Conversion Helps Drive 25% Increase in Online

WEST LAFAYETTE, Ind.-Three years ago, Purdue Federal Credit Union wanted to enhance its "big browser" online banking platform to better serve its approximate 62,000 members. Now, after two years of successful implementation, the credit union has increased its online banking membership by 25%.

"Converting to a new system of any kind is probably the largest, most complex project a financial institution can undertake and with it comes many challenges," said Vice President of Information Technology Scott Ksander. "From past experiences of converting other systems and knowing what can potentially happen, we didn't anticipate that it would go as smoothly as it did. Our members didn't even notice-that's how smooth it was."

When the decision was made to find a new online banking solution, Ksander's 15-person IT department researched countless vendors. In 2010, ACI WorldWide's Architect Banking solution was selected for implementation and over the course of the following year the solution was integrated.

"As is always the case, we use our internal staff as guinea pigs," said Ksander. Along with the IT department, roughly 85 of the credit union's approximate 200 employees also tested the product. "Since we are all members, we utilize many employees who are early adopters and who always give great feedback."

Purdue FCU uses Fiserv's Spectrum for its core operating system. To ensure a successful conversion, Ksander's project team worked closely with a ACI contact to monitor progress, which required weekly meetings. While the integration went well, Ksander said it was important to determine that the third-party vendor could make a seamless transition without interfering with existing operations.

"One of our requirements was being able to add uniqueness, which was more so aesthetic changes, such as where the member account button is, or soon we will be adding a rewards program button," said Ksander.


One 'Huge' Concern

Security is a "huge" concern for Ksander, who said that while he takes the highly publicized denial of service attacks (DDoS) seriously, he feels there is a "little over stirring of the pot" by the media. "Security is half of what I think about on a daily basis and our job is to mitigate concerns," said Ksander. "This new system is encrypted and secure and we continually offer member education."

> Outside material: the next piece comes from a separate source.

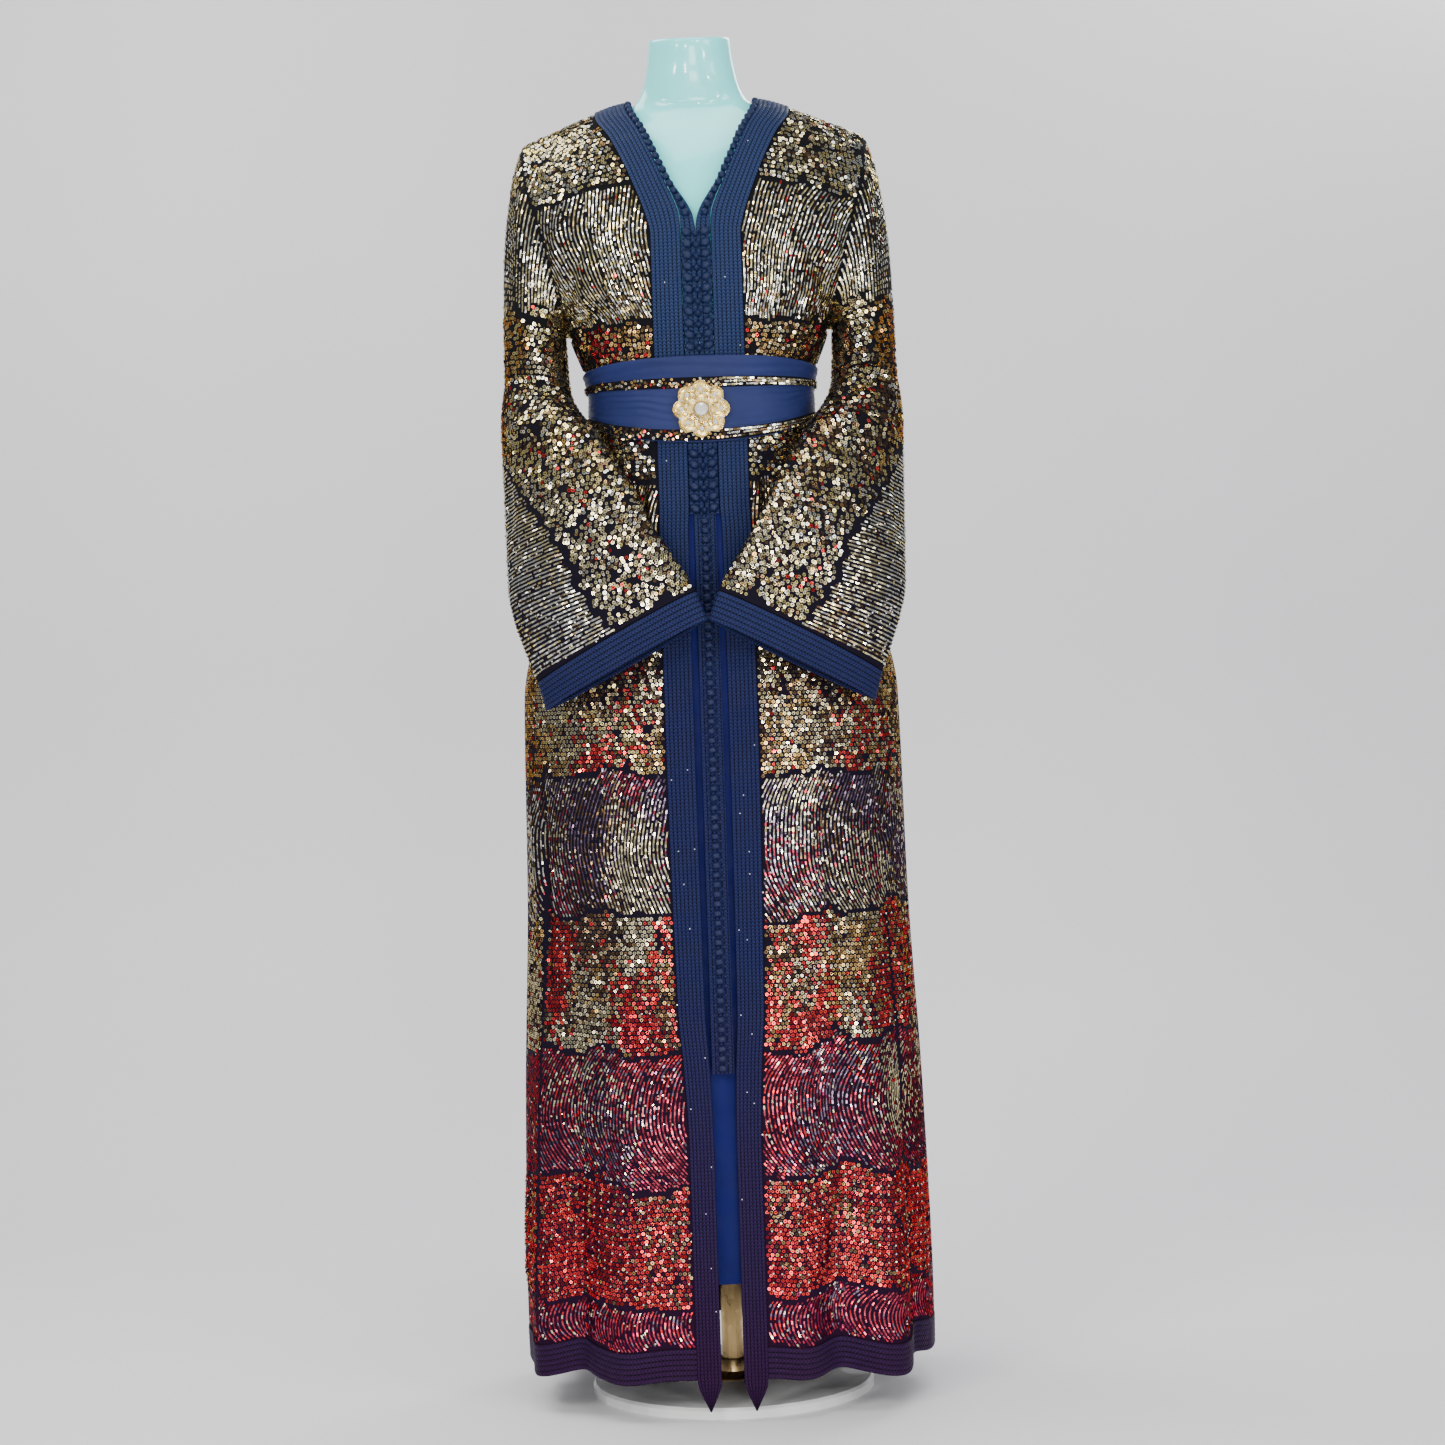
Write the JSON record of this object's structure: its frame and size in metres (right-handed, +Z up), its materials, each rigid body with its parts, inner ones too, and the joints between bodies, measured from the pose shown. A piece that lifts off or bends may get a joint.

With 62,000 members, the $750-million Purdue FCU has experienced 25 consecutive months of online banking growth. In April, nearly 56% of members were active with online banking, which means they accessed accounts within 30 days. This also marked a 22% increase in transactions, such as address changes, transfers and stop-payments. And bank-by-phone transactions have been reduced by 20%.

Ksander explained that ACI Architect provides members with an intuitive, personalized experience. For example, they can select which account to act as the primary source for overdraft coverage through their online banking account. And they can renew or move an expired Share Certificate (CD) to a savings account through the online platform. Previously, members were required to visit a branch or speak to a representative.

"Not only are we able to customize the banking experience, we now have access to unique marketing capabilities and options that allow us to evolve as our members' needs change," said Ksander.


Big Browser vs. Small Browser

With a tech-progressive member base, due in part to its Purdue University members, the credit union is looking at two models, one being traditional home PC banking, the other being smart phone/mobile banking.

"We are trying to determine big browser versus small browser," said Ksander. "There has been a metamorphosis of ideas. First it was online banking and then came mobile banking. We used to think there was a correlation. Now we see these as two separate banking channels."

To better address the needs of its growing mobile banking demographic, Purdue FCU is in the process of developing an in-house mobile app that will launch in September. "The new students coming to Purdue have had mobile technology for at least eight years, since fifth or six grade," said Ksander. "We don't have to educate them on the joys of e-commerce. We have to attract them and familiarize them with our services."

While Ksander said he is curious to see what application-big browser or small browser-will define the online banking model in the future, he is certain that both categories will be viable channels. "I wish I knew the answer and am curious to see what happens, but electronic access to banking will continue to grow."